**Work to do:**
Please write out the material below exactly as given.

**Material:**
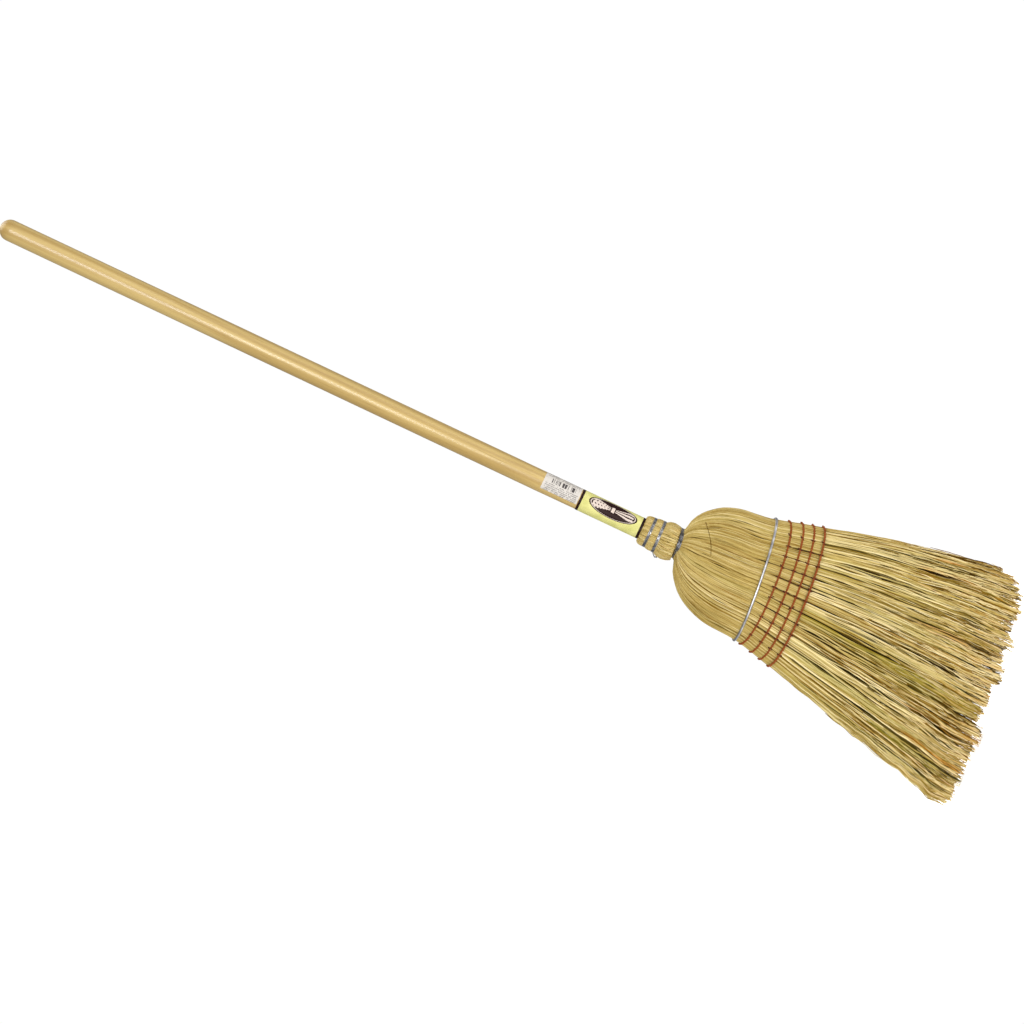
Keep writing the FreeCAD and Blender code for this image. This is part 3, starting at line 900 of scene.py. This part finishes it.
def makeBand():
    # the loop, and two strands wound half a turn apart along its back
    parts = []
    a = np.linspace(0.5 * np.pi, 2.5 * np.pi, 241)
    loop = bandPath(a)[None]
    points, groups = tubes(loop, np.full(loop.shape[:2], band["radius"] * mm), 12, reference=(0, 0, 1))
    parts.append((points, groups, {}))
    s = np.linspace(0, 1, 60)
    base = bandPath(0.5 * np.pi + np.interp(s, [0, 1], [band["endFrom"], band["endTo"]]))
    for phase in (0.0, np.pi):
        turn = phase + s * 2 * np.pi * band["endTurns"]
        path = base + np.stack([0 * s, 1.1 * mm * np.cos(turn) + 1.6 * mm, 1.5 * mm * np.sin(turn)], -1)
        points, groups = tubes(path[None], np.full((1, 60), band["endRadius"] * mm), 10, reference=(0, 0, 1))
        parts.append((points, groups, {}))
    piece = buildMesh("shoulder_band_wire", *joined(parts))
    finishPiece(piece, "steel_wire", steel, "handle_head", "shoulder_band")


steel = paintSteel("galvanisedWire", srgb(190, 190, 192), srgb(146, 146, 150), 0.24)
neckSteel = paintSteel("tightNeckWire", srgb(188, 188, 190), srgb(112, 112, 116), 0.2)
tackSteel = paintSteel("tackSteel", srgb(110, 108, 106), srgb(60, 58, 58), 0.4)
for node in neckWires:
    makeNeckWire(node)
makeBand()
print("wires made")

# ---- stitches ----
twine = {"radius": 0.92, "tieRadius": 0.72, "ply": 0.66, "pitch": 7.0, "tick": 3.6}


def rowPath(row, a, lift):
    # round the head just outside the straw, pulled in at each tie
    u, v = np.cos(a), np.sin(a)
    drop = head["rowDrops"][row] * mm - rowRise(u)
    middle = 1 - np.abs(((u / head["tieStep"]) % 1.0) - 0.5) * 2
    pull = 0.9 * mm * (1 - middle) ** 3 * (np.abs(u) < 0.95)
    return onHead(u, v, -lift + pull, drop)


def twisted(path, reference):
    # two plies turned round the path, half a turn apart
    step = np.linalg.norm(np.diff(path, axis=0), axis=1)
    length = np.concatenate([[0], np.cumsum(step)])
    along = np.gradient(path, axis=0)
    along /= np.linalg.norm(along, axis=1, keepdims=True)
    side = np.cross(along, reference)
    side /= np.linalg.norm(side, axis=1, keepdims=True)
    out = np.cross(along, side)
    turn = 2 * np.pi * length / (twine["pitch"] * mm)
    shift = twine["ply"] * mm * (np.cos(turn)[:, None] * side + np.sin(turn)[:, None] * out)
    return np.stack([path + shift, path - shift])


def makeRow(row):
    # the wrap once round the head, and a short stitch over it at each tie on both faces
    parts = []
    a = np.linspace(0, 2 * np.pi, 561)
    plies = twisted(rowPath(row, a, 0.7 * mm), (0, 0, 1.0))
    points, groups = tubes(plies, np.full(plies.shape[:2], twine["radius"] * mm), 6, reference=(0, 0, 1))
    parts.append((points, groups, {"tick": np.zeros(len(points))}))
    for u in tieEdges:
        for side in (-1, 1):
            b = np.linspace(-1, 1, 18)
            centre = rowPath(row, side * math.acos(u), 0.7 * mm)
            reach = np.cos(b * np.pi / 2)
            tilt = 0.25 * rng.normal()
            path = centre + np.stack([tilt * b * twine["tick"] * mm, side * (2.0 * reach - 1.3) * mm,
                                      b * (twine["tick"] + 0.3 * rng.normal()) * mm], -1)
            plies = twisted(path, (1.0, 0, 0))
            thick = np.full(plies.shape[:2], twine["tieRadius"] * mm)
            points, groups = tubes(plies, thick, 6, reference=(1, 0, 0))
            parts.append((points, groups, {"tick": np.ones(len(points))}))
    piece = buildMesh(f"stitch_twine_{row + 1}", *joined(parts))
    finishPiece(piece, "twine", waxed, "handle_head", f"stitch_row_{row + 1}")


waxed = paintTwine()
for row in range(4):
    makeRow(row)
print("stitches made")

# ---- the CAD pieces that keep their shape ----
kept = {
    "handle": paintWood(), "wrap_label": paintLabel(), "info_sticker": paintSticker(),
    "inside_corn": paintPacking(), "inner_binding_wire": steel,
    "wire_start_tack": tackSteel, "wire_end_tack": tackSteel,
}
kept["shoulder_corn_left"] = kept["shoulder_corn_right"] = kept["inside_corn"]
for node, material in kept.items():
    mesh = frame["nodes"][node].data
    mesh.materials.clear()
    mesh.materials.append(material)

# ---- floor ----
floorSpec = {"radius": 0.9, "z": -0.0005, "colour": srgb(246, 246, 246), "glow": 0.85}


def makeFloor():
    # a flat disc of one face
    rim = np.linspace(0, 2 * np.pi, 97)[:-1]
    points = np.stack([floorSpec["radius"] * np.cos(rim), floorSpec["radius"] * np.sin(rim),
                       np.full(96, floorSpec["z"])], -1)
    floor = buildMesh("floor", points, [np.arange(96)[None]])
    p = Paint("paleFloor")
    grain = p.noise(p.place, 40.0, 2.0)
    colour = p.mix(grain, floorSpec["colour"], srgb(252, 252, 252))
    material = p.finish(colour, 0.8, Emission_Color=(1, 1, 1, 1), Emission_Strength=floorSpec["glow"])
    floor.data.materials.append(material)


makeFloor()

**The reply:**
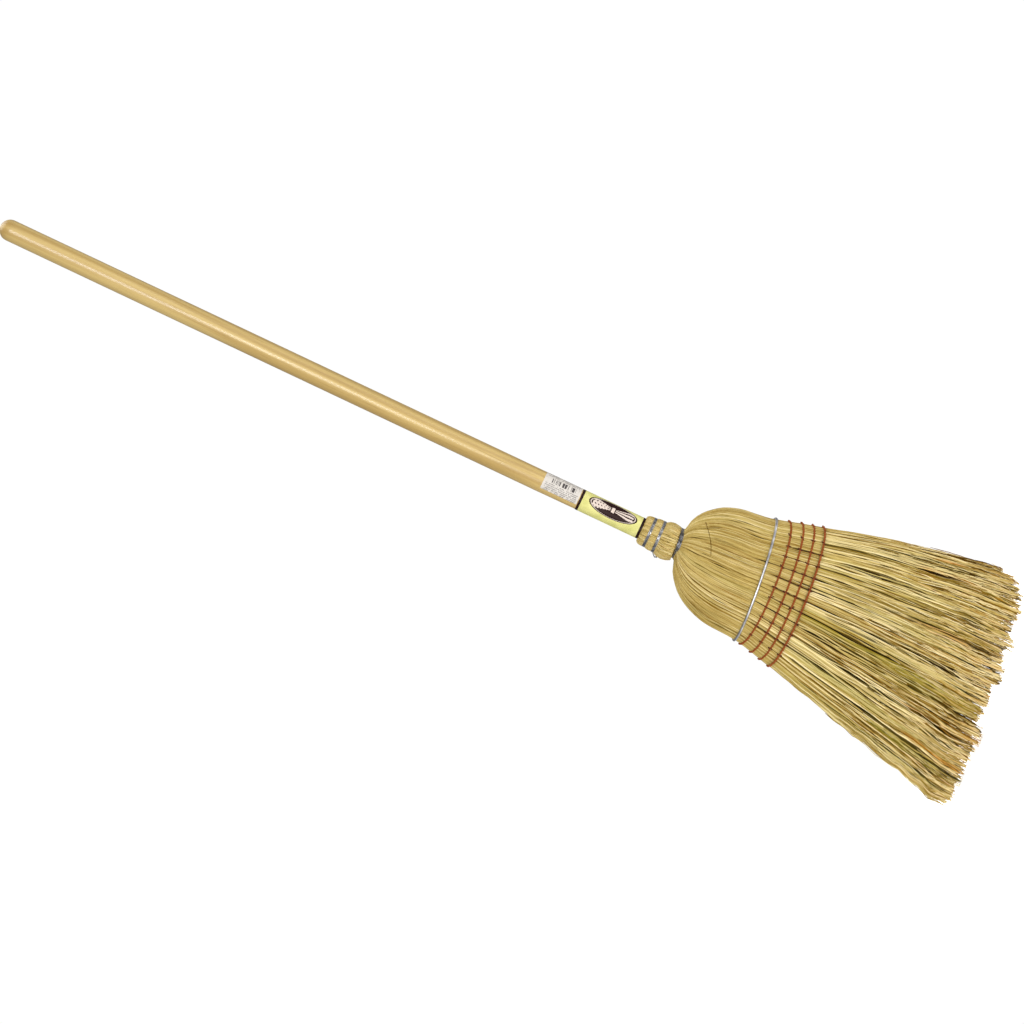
Keep writing the FreeCAD and Blender code for this image. This is part 3, starting at line 900 of scene.py. This part finishes it.
def makeBand():
    # the loop, and two strands wound half a turn apart along its back
    parts = []
    a = np.linspace(0.5 * np.pi, 2.5 * np.pi, 241)
    loop = bandPath(a)[None]
    points, groups = tubes(loop, np.full(loop.shape[:2], band["radius"] * mm), 12, reference=(0, 0, 1))
    parts.append((points, groups, {}))
    s = np.linspace(0, 1, 60)
    base = bandPath(0.5 * np.pi + np.interp(s, [0, 1], [band["endFrom"], band["endTo"]]))
    for phase in (0.0, np.pi):
        turn = phase + s * 2 * np.pi * band["endTurns"]
        path = base + np.stack([0 * s, 1.1 * mm * np.cos(turn) + 1.6 * mm, 1.5 * mm * np.sin(turn)], -1)
        points, groups = tubes(path[None], np.full((1, 60), band["endRadius"] * mm), 10, reference=(0, 0, 1))
        parts.append((points, groups, {}))
    piece = buildMesh("shoulder_band_wire", *joined(parts))
    finishPiece(piece, "steel_wire", steel, "handle_head", "shoulder_band")


steel = paintSteel("galvanisedWire", srgb(190, 190, 192), srgb(146, 146, 150), 0.24)
neckSteel = paintSteel("tightNeckWire", srgb(188, 188, 190), srgb(112, 112, 116), 0.2)
tackSteel = paintSteel("tackSteel", srgb(110, 108, 106), srgb(60, 58, 58), 0.4)
for node in neckWires:
    makeNeckWire(node)
makeBand()
print("wires made")

# ---- stitches ----
twine = {"radius": 0.92, "tieRadius": 0.72, "ply": 0.66, "pitch": 7.0, "tick": 3.6}


def rowPath(row, a, lift):
    # round the head just outside the straw, pulled in at each tie
    u, v = np.cos(a), np.sin(a)
    drop = head["rowDrops"][row] * mm - rowRise(u)
    middle = 1 - np.abs(((u / head["tieStep"]) % 1.0) - 0.5) * 2
    pull = 0.9 * mm * (1 - middle) ** 3 * (np.abs(u) < 0.95)
    return onHead(u, v, -lift + pull, drop)


def twisted(path, reference):
    # two plies turned round the path, half a turn apart
    step = np.linalg.norm(np.diff(path, axis=0), axis=1)
    length = np.concatenate([[0], np.cumsum(step)])
    along = np.gradient(path, axis=0)
    along /= np.linalg.norm(along, axis=1, keepdims=True)
    side = np.cross(along, reference)
    side /= np.linalg.norm(side, axis=1, keepdims=True)
    out = np.cross(along, side)
    turn = 2 * np.pi * length / (twine["pitch"] * mm)
    shift = twine["ply"] * mm * (np.cos(turn)[:, None] * side + np.sin(turn)[:, None] * out)
    return np.stack([path + shift, path - shift])


def makeRow(row):
    # the wrap once round the head, and a short stitch over it at each tie on both faces
    parts = []
    a = np.linspace(0, 2 * np.pi, 561)
    plies = twisted(rowPath(row, a, 0.7 * mm), (0, 0, 1.0))
    points, groups = tubes(plies, np.full(plies.shape[:2], twine["radius"] * mm), 6, reference=(0, 0, 1))
    parts.append((points, groups, {"tick": np.zeros(len(points))}))
    for u in tieEdges:
        for side in (-1, 1):
            b = np.linspace(-1, 1, 18)
            centre = rowPath(row, side * math.acos(u), 0.7 * mm)
            reach = np.cos(b * np.pi / 2)
            tilt = 0.25 * rng.normal()
            path = centre + np.stack([tilt * b * twine["tick"] * mm, side * (2.0 * reach - 1.3) * mm,
                                      b * (twine["tick"] + 0.3 * rng.normal()) * mm], -1)
            plies = twisted(path, (1.0, 0, 0))
            thick = np.full(plies.shape[:2], twine["tieRadius"] * mm)
            points, groups = tubes(plies, thick, 6, reference=(1, 0, 0))
            parts.append((points, groups, {"tick": np.ones(len(points))}))
    piece = buildMesh(f"stitch_twine_{row + 1}", *joined(parts))
    finishPiece(piece, "twine", waxed, "handle_head", f"stitch_row_{row + 1}")


waxed = paintTwine()
for row in range(4):
    makeRow(row)
print("stitches made")

# ---- the CAD pieces that keep their shape ----
kept = {
    "handle": paintWood(), "wrap_label": paintLabel(), "info_sticker": paintSticker(),
    "inside_corn": paintPacking(), "inner_binding_wire": steel,
    "wire_start_tack": tackSteel, "wire_end_tack": tackSteel,
}
kept["shoulder_corn_left"] = kept["shoulder_corn_right"] = kept["inside_corn"]
for node, material in kept.items():
    mesh = frame["nodes"][node].data
    mesh.materials.clear()
    mesh.materials.append(material)

# ---- floor ----
floorSpec = {"radius": 0.9, "z": -0.0005, "colour": srgb(246, 246, 246), "glow": 0.85}


def makeFloor():
    # a flat disc of one face
    rim = np.linspace(0, 2 * np.pi, 97)[:-1]
    points = np.stack([floorSpec["radius"] * np.cos(rim), floorSpec["radius"] * np.sin(rim),
                       np.full(96, floorSpec["z"])], -1)
    floor = buildMesh("floor", points, [np.arange(96)[None]])
    p = Paint("paleFloor")
    grain = p.noise(p.place, 40.0, 2.0)
    colour = p.mix(grain, floorSpec["colour"], srgb(252, 252, 252))
    material = p.finish(colour, 0.8, Emission_Color=(1, 1, 1, 1), Emission_Strength=floorSpec["glow"])
    floor.data.materials.append(material)


makeFloor()